What is expected: Copy out every line of the data exactly.

=== The data ===

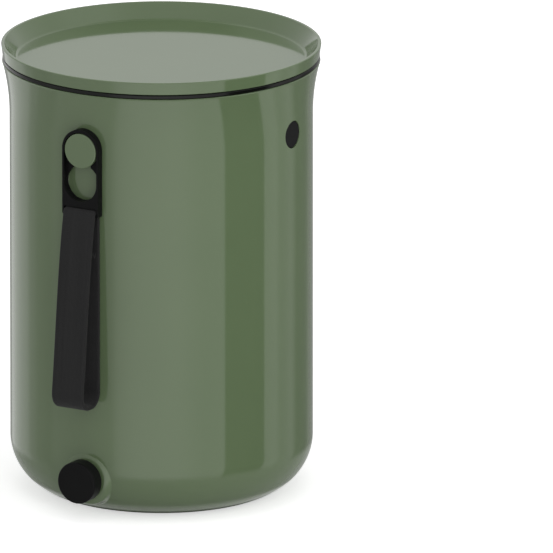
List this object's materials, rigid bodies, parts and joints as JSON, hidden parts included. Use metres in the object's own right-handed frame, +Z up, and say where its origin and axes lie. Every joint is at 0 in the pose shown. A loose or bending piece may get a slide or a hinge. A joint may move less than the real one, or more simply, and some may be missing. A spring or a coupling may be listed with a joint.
{
  "type": "bokashi bin",
  "caption": "Round kitchen fermentation bin with a dish-topped lid and seal, a hanging strap loop on a stud, a lift-out strainer and a rotary drain knob.",
  "frame": {"origin": "centre of the underside of the base, on the pot's axis", "axes": "+Z up along the pot's axis; the strap and the drain knob face -Y; the plug that the picture shows is on +X"},
  "size_m": [0.23, 0.2503, 0.33],
  "materials": {
    "green_plastic": "glossy, smooth",
    "black_plastic": "satin",
    "black_rubber": "matt",
    "black_webbing": "woven",
    "steel": "brushed"
  },
  "bodies": {
    "pot": {"bucket_shell": "green_plastic", "base_pad": "black_rubber", "side_plug_right": "black_rubber", "side_plug_left": "black_rubber", "strap_stud": "green_plastic", "stud_gasket": "black_rubber", "stud_nut": "black_plastic", "spigot_body": "black_plastic", "spigot_gasket": "black_rubber", "spigot_washer": "black_rubber", "spigot_nut": "black_plastic"},
    "lid": {"lid_cover": "green_plastic", "lid_seal": "black_rubber"},
    "strainer_plate": {"strainer": "black_plastic"},
    "strap_plate": {"strap_bracket": "black_plastic"},
    "strap_loop": {"strap_webbing": "black_webbing"},
    "drain_knob": {"spigot_knob": "black_plastic", "knob_o_ring_outer": "black_rubber", "knob_o_ring_inner": "black_rubber", "knob_clip": "steel"}
  },
  "joints": [
    {"name": "lid_lift", "type": "slide", "parent": "pot", "child": "lid", "axis": [0, 0, 1], "range_m": [0, 0.15]},
    {"name": "strainer_lift", "type": "slide", "parent": "pot", "child": "strainer_plate", "axis": [0, 0, 1], "range_m": [0, 0.2]},
    {"name": "strap_swivel", "type": "hinge", "parent": "pot", "child": "strap_plate", "pos_m": [0, -0.1129, 0.2758], "axis": [0, -1, 0], "range_deg": [-90, 90]},
    {"name": "loop_lift", "type": "hinge", "parent": "strap_plate", "child": "strap_loop", "pos_m": [0, -0.1139, 0.2288], "axis": [-1, 0, 0], "range_deg": [0, 90]},
    {"name": "knob_turn", "type": "hinge", "parent": "pot", "child": "drain_knob", "pos_m": [0, -0.1162, 0.0305], "axis": [0, -1, 0], "range_deg": [0, 90]}
  ]
}
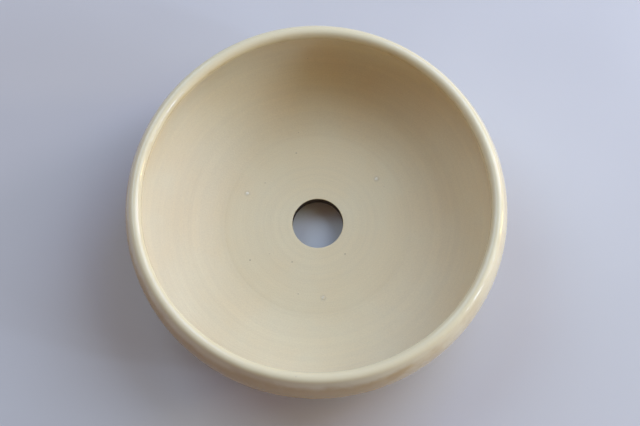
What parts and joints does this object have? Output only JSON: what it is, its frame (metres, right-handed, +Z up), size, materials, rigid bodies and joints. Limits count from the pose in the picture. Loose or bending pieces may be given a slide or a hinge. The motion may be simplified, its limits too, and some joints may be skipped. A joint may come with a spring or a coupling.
{
  "type": "bonsai pot",
  "caption": "Round shallow bonsai pot with a bulging glazed wall turned in to a rounded lip, bare clay inside, a central drainage hole, kiln wad marks and cut foot-ring feet.",
  "frame": {"origin": "on the table, under the centre of the drainage hole", "axes": "+Z up along the pot's turning axis; one foot lies towards +Y"},
  "size_m": [0.1564, 0.1564, 0.0529],
  "materials": {
    "clay": "matt unglazed buff stoneware with fine turning rings",
    "glaze": "glossy cream glaze",
    "kiln_wad": "matt white fired refractory"
  },
  "bodies": {
    "root": {"clay_bowl": "clay", "glaze_coat": "glaze", "foot_1": "glaze", "foot_2": "glaze", "foot_3": "glaze", "spur_mark_1": "kiln_wad", "spur_mark_2": "kiln_wad", "spur_mark_3": "kiln_wad"}
  },
  "joints": []
}
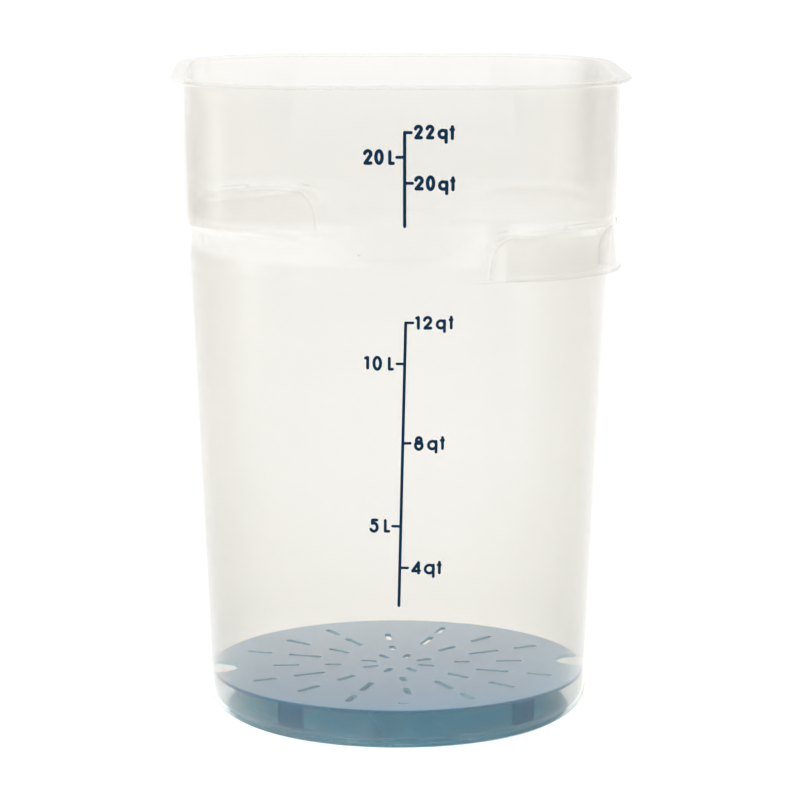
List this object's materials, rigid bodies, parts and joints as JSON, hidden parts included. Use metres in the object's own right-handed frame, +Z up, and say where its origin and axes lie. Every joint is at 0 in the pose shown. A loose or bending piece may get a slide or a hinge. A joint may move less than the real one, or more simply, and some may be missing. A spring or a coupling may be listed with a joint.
{
  "type": "dough proofing container",
  "caption": "Tall translucent food container with a round tapered body, rounded-square mouth, corner grips and a lift-out slotted drain shelf.",
  "frame": {"origin": "centre of the base, at the height of the standing ring", "axes": "+Z up through the mouth, -Y towards the front with the printed scale, +X to the right of it"},
  "size_m": [0.2878, 0.2878, 0.418],
  "materials": {
    "milky_plastic": "satin translucent polypropylene",
    "blue_plastic": "satin"
  },
  "bodies": {
    "container": {"container_body": "milky_plastic"},
    "shelf": {"drain_shelf": "blue_plastic"}
  },
  "joints": [
    {"name": "shelf_lift", "type": "slide", "parent": "container", "child": "shelf", "axis": [0, 0, 1], "range_m": [0, 0.43]}
  ]
}
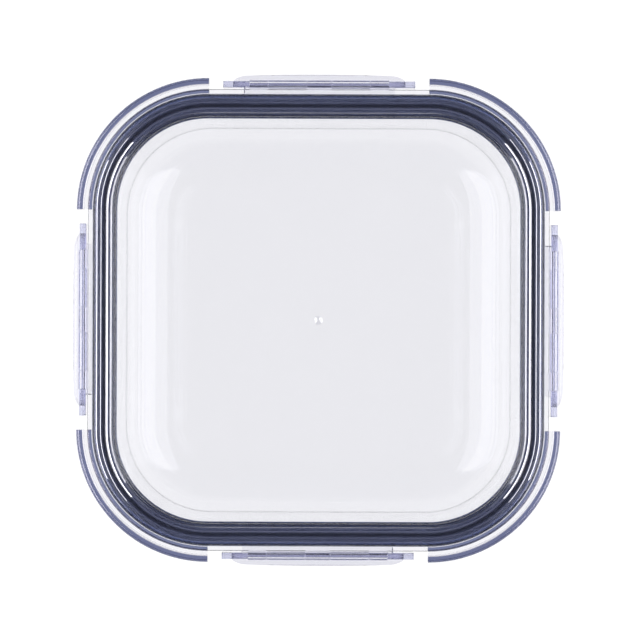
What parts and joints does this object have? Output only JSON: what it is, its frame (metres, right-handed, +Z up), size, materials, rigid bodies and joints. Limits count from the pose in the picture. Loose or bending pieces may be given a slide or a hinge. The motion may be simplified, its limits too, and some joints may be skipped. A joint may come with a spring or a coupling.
{
  "type": "lidded glass food container",
  "caption": "Low square glass food container with a clear lid, a dark seal under its raised rim, corner flanges and a hinged snap clip on each side.",
  "frame": {"origin": "middle of the footprint, on the table, under the foot ring", "axes": "+Z up through the lid, X and Y square to the four sides"},
  "size_m": [0.1652, 0.1652, 0.068],
  "materials": {
    "glass": "clear pressed glass",
    "lid_plastic": "clear moulded plastic with a faint smoky blue tint",
    "seal_rubber": "satin dark slate-blue elastomer",
    "clip_plastic": "clear moulded plastic with a pale lavender tint",
    "pin_plastic": "clear plastic rod"
  },
  "bodies": {
    "base": {"glass_base": "glass"},
    "lid": {"lid_shell": "lid_plastic", "seal_ring": "seal_rubber", "hinge_pin_front": "pin_plastic", "hinge_pin_back": "pin_plastic", "hinge_pin_left": "pin_plastic", "hinge_pin_right": "pin_plastic"},
    "clip_front": {"clip_front": "clip_plastic"},
    "clip_back": {"clip_back": "clip_plastic"},
    "clip_left": {"clip_left": "clip_plastic"},
    "clip_right": {"clip_right": "clip_plastic"}
  },
  "joints": [
    {"name": "lid_lift", "type": "slide", "parent": "base", "child": "lid", "axis": [0, 0, 1], "range_m": [0, 0.06]},
    {"name": "clip_front_hinge", "type": "hinge", "parent": "lid", "child": "clip_front", "pos_m": [0, -0.0779, 0.0632], "axis": [-1, 0, 0], "range_deg": [0, 120]},
    {"name": "clip_back_hinge", "type": "hinge", "parent": "lid", "child": "clip_back", "pos_m": [0, 0.0779, 0.0632], "axis": [1, 0, 0], "range_deg": [0, 120]},
    {"name": "clip_left_hinge", "type": "hinge", "parent": "lid", "child": "clip_left", "pos_m": [-0.0779, 0, 0.0632], "axis": [0, 1, 0], "range_deg": [0, 120]},
    {"name": "clip_right_hinge", "type": "hinge", "parent": "lid", "child": "clip_right", "pos_m": [0.0779, 0, 0.0632], "axis": [0, -1, 0], "range_deg": [0, 120]}
  ]
}
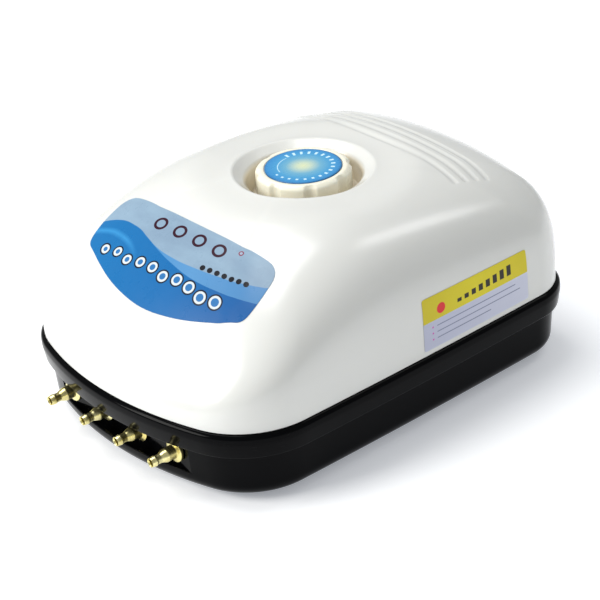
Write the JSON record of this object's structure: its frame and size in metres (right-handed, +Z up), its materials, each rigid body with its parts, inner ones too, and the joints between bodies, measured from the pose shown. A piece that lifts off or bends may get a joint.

===

Completed exercise:
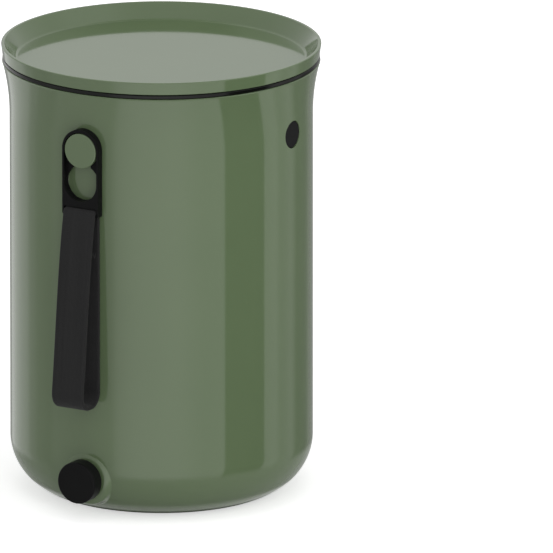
List this object's materials, rigid bodies, parts and joints as JSON, hidden parts included. Use metres in the object's own right-handed frame, +Z up, and say where its origin and axes lie. Every joint is at 0 in the pose shown. A loose or bending piece may get a slide or a hinge. A joint may move less than the real one, or more simply, and some may be missing. A spring or a coupling may be listed with a joint.
{
  "type": "bokashi bin",
  "caption": "Round kitchen fermentation bin with a dish-topped lid and seal, a hanging strap loop on a stud, a lift-out strainer and a rotary drain knob.",
  "frame": {"origin": "centre of the underside of the base, on the pot's axis", "axes": "+Z up along the pot's axis; the strap and the drain knob face -Y; the plug that the picture shows is on +X"},
  "size_m": [0.23, 0.2503, 0.33],
  "materials": {
    "green_plastic": "glossy, smooth",
    "black_plastic": "satin",
    "black_rubber": "matt",
    "black_webbing": "woven",
    "steel": "brushed"
  },
  "bodies": {
    "pot": {"bucket_shell": "green_plastic", "base_pad": "black_rubber", "side_plug_right": "black_rubber", "side_plug_left": "black_rubber", "strap_stud": "green_plastic", "stud_gasket": "black_rubber", "stud_nut": "black_plastic", "spigot_body": "black_plastic", "spigot_gasket": "black_rubber", "spigot_washer": "black_rubber", "spigot_nut": "black_plastic"},
    "lid": {"lid_cover": "green_plastic", "lid_seal": "black_rubber"},
    "strainer_plate": {"strainer": "black_plastic"},
    "strap_plate": {"strap_bracket": "black_plastic"},
    "strap_loop": {"strap_webbing": "black_webbing"},
    "drain_knob": {"spigot_knob": "black_plastic", "knob_o_ring_outer": "black_rubber", "knob_o_ring_inner": "black_rubber", "knob_clip": "steel"}
  },
  "joints": [
    {"name": "lid_lift", "type": "slide", "parent": "pot", "child": "lid", "axis": [0, 0, 1], "range_m": [0, 0.15]},
    {"name": "strainer_lift", "type": "slide", "parent": "pot", "child": "strainer_plate", "axis": [0, 0, 1], "range_m": [0, 0.2]},
    {"name": "strap_swivel", "type": "hinge", "parent": "pot", "child": "strap_plate", "pos_m": [0, -0.1129, 0.2758], "axis": [0, -1, 0], "range_deg": [-90, 90]},
    {"name": "loop_lift", "type": "hinge", "parent": "strap_plate", "child": "strap_loop", "pos_m": [0, -0.1139, 0.2288], "axis": [-1, 0, 0], "range_deg": [0, 90]},
    {"name": "knob_turn", "type": "hinge", "parent": "pot", "child": "drain_knob", "pos_m": [0, -0.1162, 0.0305], "axis": [0, -1, 0], "range_deg": [0, 90]}
  ]
}
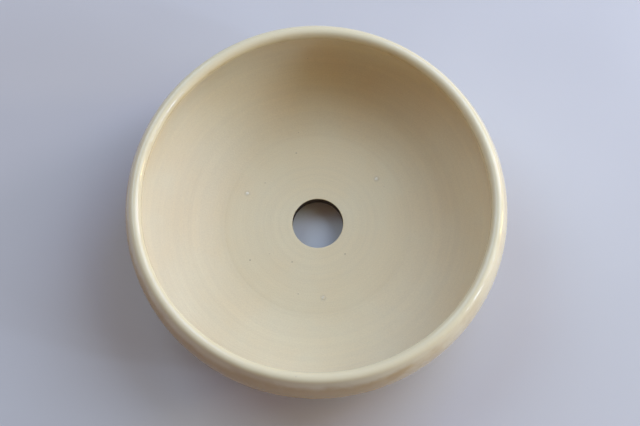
What parts and joints does this object have? Output only JSON: what it is, its frame (metres, right-handed, +Z up), size, materials, rigid bodies and joints. Limits count from the pose in the picture. Loose or bending pieces may be given a slide or a hinge. The motion may be simplified, its limits too, and some joints may be skipped. A joint may come with a spring or a coupling.
{
  "type": "bonsai pot",
  "caption": "Round shallow bonsai pot with a bulging glazed wall turned in to a rounded lip, bare clay inside, a central drainage hole, kiln wad marks and cut foot-ring feet.",
  "frame": {"origin": "on the table, under the centre of the drainage hole", "axes": "+Z up along the pot's turning axis; one foot lies towards +Y"},
  "size_m": [0.1564, 0.1564, 0.0529],
  "materials": {
    "clay": "matt unglazed buff stoneware with fine turning rings",
    "glaze": "glossy cream glaze",
    "kiln_wad": "matt white fired refractory"
  },
  "bodies": {
    "root": {"clay_bowl": "clay", "glaze_coat": "glaze", "foot_1": "glaze", "foot_2": "glaze", "foot_3": "glaze", "spur_mark_1": "kiln_wad", "spur_mark_2": "kiln_wad", "spur_mark_3": "kiln_wad"}
  },
  "joints": []
}
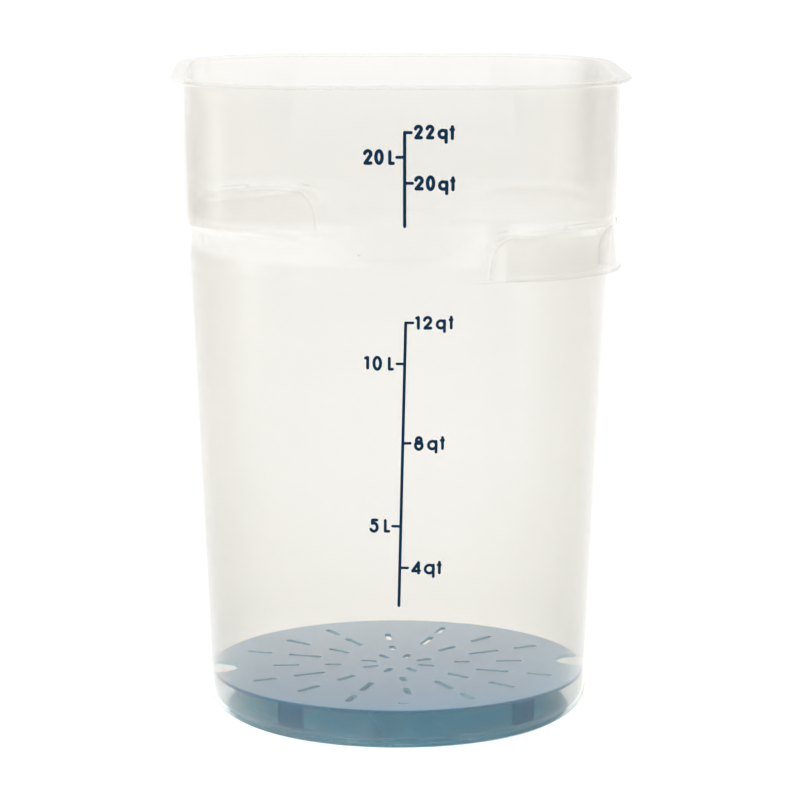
List this object's materials, rigid bodies, parts and joints as JSON, hidden parts included. Use metres in the object's own right-handed frame, +Z up, and say where its origin and axes lie. Every joint is at 0 in the pose shown. A loose or bending piece may get a slide or a hinge. A joint may move less than the real one, or more simply, and some may be missing. A spring or a coupling may be listed with a joint.
{
  "type": "dough proofing container",
  "caption": "Tall translucent food container with a round tapered body, rounded-square mouth, corner grips and a lift-out slotted drain shelf.",
  "frame": {"origin": "centre of the base, at the height of the standing ring", "axes": "+Z up through the mouth, -Y towards the front with the printed scale, +X to the right of it"},
  "size_m": [0.2878, 0.2878, 0.418],
  "materials": {
    "milky_plastic": "satin translucent polypropylene",
    "blue_plastic": "satin"
  },
  "bodies": {
    "container": {"container_body": "milky_plastic"},
    "shelf": {"drain_shelf": "blue_plastic"}
  },
  "joints": [
    {"name": "shelf_lift", "type": "slide", "parent": "container", "child": "shelf", "axis": [0, 0, 1], "range_m": [0, 0.43]}
  ]
}
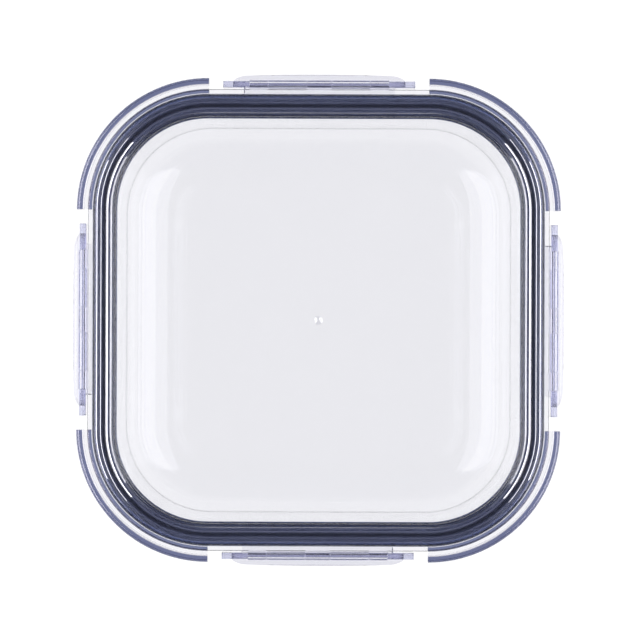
What parts and joints does this object have? Output only JSON: what it is, its frame (metres, right-handed, +Z up), size, materials, rigid bodies and joints. Limits count from the pose in the picture. Loose or bending pieces may be given a slide or a hinge. The motion may be simplified, its limits too, and some joints may be skipped. A joint may come with a spring or a coupling.
{
  "type": "lidded glass food container",
  "caption": "Low square glass food container with a clear lid, a dark seal under its raised rim, corner flanges and a hinged snap clip on each side.",
  "frame": {"origin": "middle of the footprint, on the table, under the foot ring", "axes": "+Z up through the lid, X and Y square to the four sides"},
  "size_m": [0.1652, 0.1652, 0.068],
  "materials": {
    "glass": "clear pressed glass",
    "lid_plastic": "clear moulded plastic with a faint smoky blue tint",
    "seal_rubber": "satin dark slate-blue elastomer",
    "clip_plastic": "clear moulded plastic with a pale lavender tint",
    "pin_plastic": "clear plastic rod"
  },
  "bodies": {
    "base": {"glass_base": "glass"},
    "lid": {"lid_shell": "lid_plastic", "seal_ring": "seal_rubber", "hinge_pin_front": "pin_plastic", "hinge_pin_back": "pin_plastic", "hinge_pin_left": "pin_plastic", "hinge_pin_right": "pin_plastic"},
    "clip_front": {"clip_front": "clip_plastic"},
    "clip_back": {"clip_back": "clip_plastic"},
    "clip_left": {"clip_left": "clip_plastic"},
    "clip_right": {"clip_right": "clip_plastic"}
  },
  "joints": [
    {"name": "lid_lift", "type": "slide", "parent": "base", "child": "lid", "axis": [0, 0, 1], "range_m": [0, 0.06]},
    {"name": "clip_front_hinge", "type": "hinge", "parent": "lid", "child": "clip_front", "pos_m": [0, -0.0779, 0.0632], "axis": [-1, 0, 0], "range_deg": [0, 120]},
    {"name": "clip_back_hinge", "type": "hinge", "parent": "lid", "child": "clip_back", "pos_m": [0, 0.0779, 0.0632], "axis": [1, 0, 0], "range_deg": [0, 120]},
    {"name": "clip_left_hinge", "type": "hinge", "parent": "lid", "child": "clip_left", "pos_m": [-0.0779, 0, 0.0632], "axis": [0, 1, 0], "range_deg": [0, 120]},
    {"name": "clip_right_hinge", "type": "hinge", "parent": "lid", "child": "clip_right", "pos_m": [0.0779, 0, 0.0632], "axis": [0, -1, 0], "range_deg": [0, 120]}
  ]
}
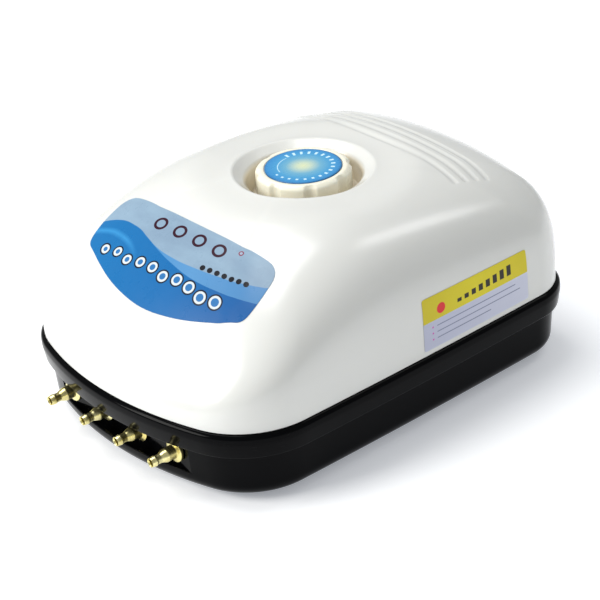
Write the JSON record of this object's structure: its frame and size in metres (right-handed, +Z up), its materials, each rigid body with its parts, inner ones too, and the joints between bodies, measured from the pose shown. A piece that lifts off or bends may get a joint.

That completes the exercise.